There were some reported from Boundary Bay around Delta last year and also around Tsawwasen.  I believe that I also saw reports of one in downtown Victoria a couple of years ago.  Not sure if you have any on the Island this year, but maybe if you check with some of the birders, they might know.  HTH.

WesternGuy


----------



## mnmcote (Jan 3, 2015)

I was in Kennebunk last July and snagged a few shots of a Snowy Owl.. But they weren't as good as yours...


----------



## jsecordphoto (Jan 3, 2015)

mnmcote said:


> I was in Kennebunk last July and snagged a few shots of a Snowy Owl.. But they weren't as good as yours...
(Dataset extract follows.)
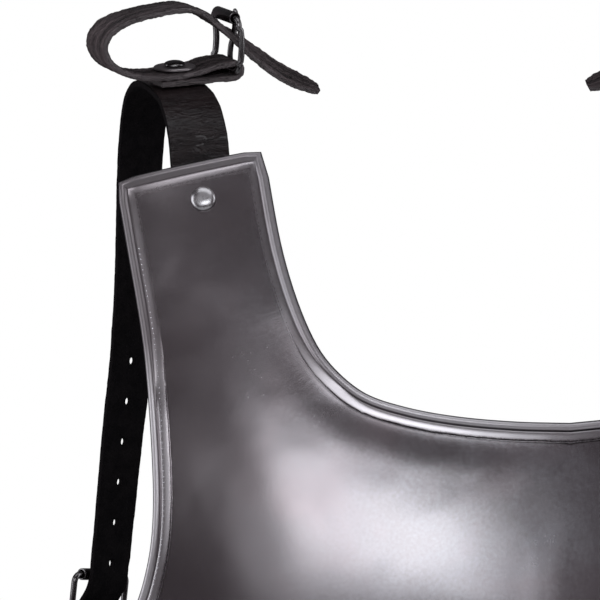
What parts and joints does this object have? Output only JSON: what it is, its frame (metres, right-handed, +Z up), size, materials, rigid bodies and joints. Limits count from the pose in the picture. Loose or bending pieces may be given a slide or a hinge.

Wow that's pretty late for them to still be around New England! And thank you


----------



## MSnowy (Jan 3, 2015)

Nice set!


----------



## JacaRanda (Jan 3, 2015)

Sweetness!


Sent from my iPad using Tapatalk


----------



## jsecordphoto (Jan 3, 2015)

MSnowy said:


> Nice set!



Thanks! I'll be heading down a little further south next trip I make looking for snowys, getting a little sick of the scene up near me. Sure I'll find the owls, but I'll be joined by 50 other photographers....


----------



## 18.percent.gary (Jan 4, 2015)

There were only two other photographers for the Hampton Beach bird last Wednesday. I couldn't really get close enough with my 300mm because it was up in the off-limits dunes but at least it wasn't like the circus at Rye Harbor. I'm waiting for the day that tour buses start showing up for the Rye bird...


----------